Many of the techniques that have been used to characterize NOM include characterization on the basis of molecular weight by small-angle X-ray scattering, gel-permeation chromatography, ultrafiltration, and vapour pressure osmometry; and characterization by spectroscopic techniques such as infrared (IR), ultraviolet-visible (UV/Vis), nuclear magnetic resonance (NMR), fluorescence, and mass spectroscopy (MS). However, many of these techniques require complicated sample pre-treatment, are time consuming, are labour intensive and are very expensive.

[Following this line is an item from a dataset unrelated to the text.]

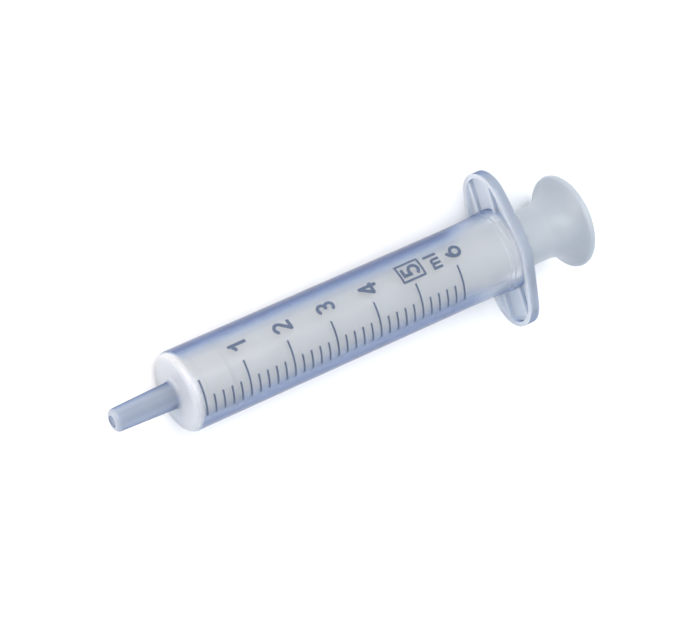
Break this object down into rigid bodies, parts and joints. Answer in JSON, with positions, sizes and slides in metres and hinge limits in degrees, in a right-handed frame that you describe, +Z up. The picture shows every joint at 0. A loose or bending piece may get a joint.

A powerful tool that can improve characterization of NOM in terms of size, structure and functionality is the expansion of the traditional size exclusion chromatography (SEC) with single wavelength UV detection at 254 nm to include multiple detectors such as online dissolved organic carbon (DOC), dissolved organic nitrogen (DON), fluorescence and variable UV. This approach elucidates unique characteristics for different types and sources of NOM such as allochthonous, autochthonous, and wastewater effluent and its application has revealed preferential NOM removal and/ or transformations during different water and wastewater treatment processes and it has also enabled identification of problematic NOM components such as membrane foulants. One variant of this new approach that is known as SEC-DOC in North America and LC-OCD (liquid chromatography with organic carbon detection) in Germany can also be used to identify polar NOM fractions with a lower specific UV absorbance (SUVA).

The aim of the study is to quantify the different NOM fractions in drinking water so as to optimise selective removal of the problematic fractions along the treatment train. This would lead to the development of a model that could be used to quantitatively predict the removal of the problematic fractions and that could be used to optimise the design and operation of drinking water treatment plants.